1. THE WITNESS – The Witness: maddening, beautiful, feverish, confusing, and the absolute best game I played in 2016. And it came out in January.
Jonathan Blow’s follow up to Braid made me feel obsessive over a game in a way I rarely do. In the Witness, the unnamed protagonist navigates a mysterious island of deceptively difficult line puzzles, slowly completing these panels to unlock new, even more complicated brain-teasers and more secrets of your surroundings.
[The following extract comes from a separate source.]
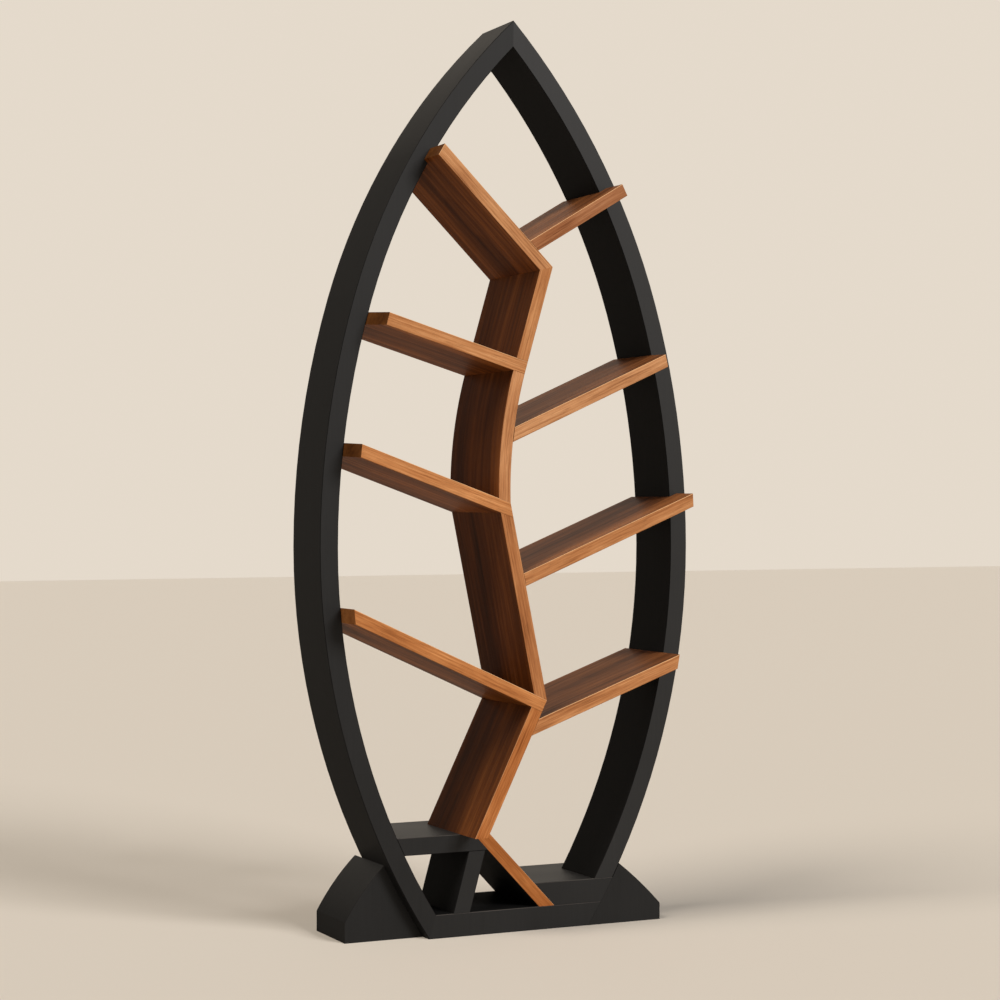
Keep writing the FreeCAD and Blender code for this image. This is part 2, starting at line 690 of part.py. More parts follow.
def piece(node, corners, reach_names, edge_size, eased, arcs=None, lap=None, slant=None):
    """One board: its outline padded in depth, edges eased, bored for dowels.

    Its long edges are bevelled or rounded, as the name of their size says. A lap
    adds its own outline in front of the arch, and a slant cuts the end there."""
    body = doc.addObject("PartDesign::Body", node + "_body")
    body.Label = node
    pad = pad_outline(body, node, corners, reach_names, arcs or {})
    if lap:
        pad = pad_outline(body, node + "_lap", lap, lap_reach, {})
        outer = [lap[3], lap[2], corners[2], corners[3]]
        names = long_edges(pad.Shape, outer, reach_names, eased)
        names += long_edges(pad.Shape, corners, reach_names, (0,))
    else:
        names = long_edges(pad.Shape, corners, reach_names, eased)
    feature, length = ("Fillet", "Radius") if edge_size.endswith("radius") else ("Chamfer", "Size")
    easing = body.newObject("PartDesign::" + feature, node + "_eased")
    easing.Base = (pad, names)
    easing.setExpression(length, "Sizes." + edge_size)
    if slant:
        cut_slant(body, node, *slant)
    bore_number = 0
    for centre, way, kind, places, first, second in itertools.chain(*joints.values()):
        if node not in (first, second):
            continue
        for depth_place in places:
            bore_number += 1
            bore = body.newObject("PartDesign::SubtractiveCylinder", "%s_bore_%d" % (node, bore_number))
            bore.setExpression("Radius", "Sizes.%s_dowel_diameter / 2 + Sizes.dowel_clearance" % kind)
            bore.setExpression("Height", "Sizes.%s_dowel_length + 2 * Sizes.bore_end_clearance" % kind)
            back = "Sizes.%s_dowel_length / 2 + Sizes.bore_end_clearance" % kind
            aim(bore, centre, way, back, depth_place)
    doc.recompute()
    finished.append(body)
    return body


tolerance = lengths["curved_seat_gap"] / 100

# The two arch members meet in a mitre at the apex. The left one runs to the
# floor and is mitred to the rail; the right one stands on the block.
piece(
    "frame_left_member",
    [
        "left_arch_floor",
        "left_widest",
        "left_shoulder",
        "apex",
        "apex_inner",
        "left_shoulder_inner",
        "left_widest_inner",
        "left_arch_rail_inner",
    ],
    frame_reach,
    "frame_edge_bevel",
    (0, 1, 2, 4, 5, 6),
    {
        0: ("left_lower_centre", "lower_arc_radius"),
        1: ("left_middle_centre", "middle_arc_radius"),
        2: ("left_upper_centre", "left_upper_radius"),
        4: ("left_upper_centre", "left_upper_inner_radius"),
        5: ("left_middle_centre", "middle_inner_radius"),
        6: ("left_lower_centre", "lower_inner_radius"),
    },
)
piece(
    "frame_right_member",
    [
        "arch_block",
        "widest",
        "shoulder",
        "apex",
        "apex_inner",
        "shoulder_inner",
        "widest_inner",
        "arch_block_inner",
    ],
    frame_reach,
    "frame_edge_bevel",
    (0, 1, 2, 4, 5, 6),
    {
        0: ("lower_centre", "lower_arc_radius"),
        1: ("middle_centre", "middle_arc_radius"),
        2: ("right_upper_centre", "right_upper_radius"),
        4: ("right_upper_centre", "right_upper_inner_radius"),
        5: ("middle_centre", "middle_inner_radius"),
        6: ("lower_centre", "lower_inner_radius"),
    },
)

# The base: rail on the floor, block on its right end, ledge on a slanting leg.
piece(
    "base_rail",
    ["left_arch_floor", "left_arch_rail_inner", "arch_rail", "arch_floor"],
    base_reach,
    "frame_edge_bevel",
    (1, 3),
    {2: ("lower_centre", "lower_arc_radius")},
)
piece(
    "right_block",
    ["brace_foot_b", "brace_block_b", "arch_block", "arch_rail"],
    base_reach,
    "frame_edge_bevel",
    (1,),
    {2: ("lower_centre", "lower_arc_radius")},
)
piece(
    "left_ledge",
    ["ledge_end_top", "ledge_end_under", "brace_ledge_a", "spine_foot_corner"],
    base_reach,
    "frame_edge_bevel",
    (1, 3),
)
piece(
    "base_leg",
    ["leg_top_corner", "leg_top_b", "leg_foot_b", "leg_foot_corner"],
    leg_reach,
    "frame_edge_bevel",
    (1, 3),
)
piece(
    "left_foot",
    ["left_foot_heel", "left_foot_tip", "left_foot_knuckle", "left_foot_peak"],
    left_foot_reach,
    "frame_edge_bevel",
    (2,),
    {
        2: ("left_foot_bend", "left_foot_curve_radius"),
        3: ("left_lower_centre", "foot_seat_radius"),
    },
)
piece(
    "right_foot",
    ["right_foot_heel", "right_foot_tip", "right_foot_knuckle", "right_foot_peak"],
    base_reach,
    "frame_edge_bevel",
    (2,),
    {
        2: ("right_foot_bend", "right_foot_curve_radius"),
        3: ("lower_centre", "foot_seat_radius"),
    },
)

# The wooden spine, from the top arm down to the ledge, and its brace.
piece(
    "spine_top_board",
    ["arm_end_a", "arm_end_b", "bend_inner", "bend_corner"],
    wood_reach,
    "wood_edge_radius",
    (0, 1, 3),
    lap=["arm_end_a", "arm_end_b", "arm_lap_b", "arm_lap_a"],
)
piece(
    "spine_upper_board",
    ["bend_corner", "bend_inner", "upper_foot_b", "left_upper_root_a"],
    wood_reach,
    "wood_edge_radius",
    (1, 3),
)
piece(
    "spine_curved_board",
    ["upper_pass_corner", "bow_top_back", "bow_foot_back", "waist_corner"],
    wood_reach,
    "curved_board_bevel",
    (1, 3),
    {
        1: ("bow_centre", "bow_back_radius"),
        3: ("bow_centre", "bow_radius"),
    },
)
piece(
    "spine_lower_board",
    ["left_middle_root_b", "lower_top_b", "lower_foot_b", "knee_corner"],
    wood_reach,
    "wood_edge_radius",
    (1, 3),
)
piece(
    "spine_foot_board",
    ["left_lower_root_b", "foot_top_b", "foot_foot_b", "spine_foot_corner"],
    wood_reach,
    "wood_edge_radius",
    (1, 3),
)
piece(
    "spine_brace",
    ["spine_foot_corner", "brace_foot_corner", "brace_foot_b", "brace_top_b"],
    base_reach,
    "wood_edge_radius",
    (0, 2),
)

# Shelves: the left ones end flush with the spine's right-hand face.
for shelf, slant in (
    ("left_upper", ("left_upper", "left_upper_end_b")),
    ("left_middle", ("left_middle", "left_middle_end_b")),
    ("left_lower", None),
):
    piece(
        shelf + "_shelf",
        [shelf + "_end_a", shelf + "_end_b", shelf + "_root_b", shelf + "_root_a"],
        wood_reach,
        "wood_edge_radius",
        (0, 1, 2, 3),
        slant=slant,
    )
for shelf, lapped, slant in (
    ("right_top", True, None),
    ("right_upper", False, ("right_upper", "right_upper_end_a")),
    ("right_middle", True, None),
    ("right_lower", False, None),
):
    piece(
        shelf + "_shelf",
        [shelf + "_end_a", shelf + "_end_b", shelf + "_root_b", shelf + "_root_a"],
        wood_reach,
        "wood_edge_radius",
        (0, 1, 3),
        lap=[shelf + corner for corner in ("_end_a", "_end_b", "_lap_b", "_lap_a")] if lapped else None,
        slant=slant,
    )

# The hidden dowels, in a group for each part of the shelf.
for group, group_joints in joints.items():
    members = []
    for centre, way, kind, places, first, second in group_joints:
        for depth_place in places:
            dowel = doc.addObject("Part::Cylinder", "%s_%d" % (group, len(members) + 1))
            dowel.setExpression("Radius", "Sizes.%s_dowel_diameter / 2" % kind)
            dowel.setExpression("Height", "Sizes.%s_dowel_length" % kind)
            aim(dowel, centre, way, "Sizes.%s_dowel_length / 2" % kind, depth_place)
            members.append(dowel)
    bundle = doc.addObject("Part::Compound", group + "_group")
    bundle.Label = group
    bundle.Links = members
    finished.append(bundle)

doc.recompute()

for thing in doc.Objects:
    if "Invalid" in thing.State or "Error" in thing.State:
        raise RuntimeError("%s did not compute: %s" % (thing.Label, thing.State))
for thing in finished:
    shape = thing.Shape
    if shape.isNull() or not shape.isValid():
        raise RuntimeError("%s has no valid shape" % thing.Label)
for thing in finished:
    thing.Shape.exportStep("parts/%s.step" % thing.Label)
    box = thing.Shape.BoundBox
    print(
        "%-22s solids %2d volume %10.0f  X %7.1f %7.1f  Y %6.1f %6.1f  Z %7.1f %7.1f"
        % (
            thing.Label,
            len(thing.Shape.Solids),
            thing.Shape.Volume,
            box.XMin,
            box.XMax,
            box.YMin,
            box.YMax,
            box.ZMin,
            box.ZMax,
        )
    )
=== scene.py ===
"""Arched bookshelf: the finishes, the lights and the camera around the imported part."""
import math

import bpy
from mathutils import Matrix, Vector

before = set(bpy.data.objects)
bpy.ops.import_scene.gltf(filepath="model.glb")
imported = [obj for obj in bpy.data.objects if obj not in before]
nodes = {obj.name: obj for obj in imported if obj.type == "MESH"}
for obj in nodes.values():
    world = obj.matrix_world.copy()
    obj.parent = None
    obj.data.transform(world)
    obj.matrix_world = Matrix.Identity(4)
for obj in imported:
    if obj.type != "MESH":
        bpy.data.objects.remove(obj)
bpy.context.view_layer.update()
bpy.ops.object.select_all(action="DESELECT")

scene = bpy.context.scene
scene.view_settings.view_transform = "Standard"

# Where the photograph was taken from: a level camera to the left of the front.
CAMERA_PLACE = (-1.9984, -4.1834, 0.8529)
CAMERA_TURN = 25.649
CAMERA_LENS = 83.48
CAMERA_REACH = 100.0
SENSOR_WIDTH = 36.0

FLOOR_SIZE = 40.0
FLOOR_COLOUR = (0.74, 0.67, 0.58, 1.0)
BACKDROP_COLOUR = (0.78, 0.70, 0.60, 1.0)
SKY_COLOUR = (1.0, 0.94, 0.86, 1.0)
SKY_STRENGTH = 0.09
# The lamps: direction from the shelf, strength, spread in degrees and colour.
LAMPS = {
    "key_lamp": ((0.34, -0.80, 0.50), 2.2, 24.0, (1.0, 0.99, 0.99)),
    "side_lamp": ((-0.62, -0.14, 0.77), 1.9, 30.0, (1.0, 0.95, 0.88)),
}
LAMP_DISTANCE = 4.0

# Straight wooden boards: a point on the board in X and Z, and its slope in degrees.
BOARDS = {
    "spine_top_board": (-0.060, 1.417, 135.6),
    "spine_upper_board": (0.015, 1.215, 73.8),
    "spine_lower_board": (-0.010, 0.645, 101.5),
    "spine_foot_board": (-0.035, 0.325, 64.0),
    "spine_brace": (0.002, 0.122, 133.2),
    "left_upper_shelf": (-0.150, 1.155, 163.4),
    "left_middle_shelf": (-0.190, 0.890, 160.3),
    "left_lower_shelf": (-0.160, 0.543, 155.4),
    "right_top_shelf": (0.110, 1.405, 30.9),
    "right_upper_shelf": (0.147, 1.056, 24.1),
    "right_middle_shelf": (0.180, 0.773, 22.3),
    "right_lower_shelf": (0.180, 0.468, 20.2),
}
# The curved board follows an arc: its centre in X and Z, and its middle radius. The
# other boards are numbered from 1, and each number sets where in the wood a board lies.
BOW = (0.8176, 0.8725, 0.8625)
BOW_NUMBER = 14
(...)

Over my month of playing The Witness (and I heartily recommend spreading your time out with the game, in fear for your sanity), I aggressively avoided any spoilers or solutions in fear of ruining any of the absolutely enthralling satisfaction I felt each time I solved a puzzled that had previously seemed impossible. The Witness provides an unparalleled opportunity to feel the way your brain processes difficult tasks over time. Upon first booting up the game, you’ll find panels that seem so assuredly impossible, you may want to quit right then. By the time the end draws near, these same puzzles become second nature. I’d go to bed absolutely, irrevocably stumped by one panel, completely sure that I would never beat THIS STUPID GAME I HATE IT AND I’M A DUMMY. The next day, I’d solve that puzzle in 20 seconds. And I would feel like THE SMARTEST MAN ON THE FACE OF THE EARTH.
In a world where most games merely provide simple positive reinforcement built around imaginary in-game achievements, The Witness instead made me feel concretely great about myself. Sure, it also made me feel like an absolute doofus on certain days, but no matter what, it felt genuine.
Ultimately, if this Game of the Year 2016 list has any impact, any legacy, any resonance with any reader, my singular wish – other than furthering my notorious LONE WOLF REPUTATION – is for people to go play The Witness and tell me about their experiences playing The Witness.
So go forth, friends, playeth thine games, but mostly, PLAY THE WITNESS.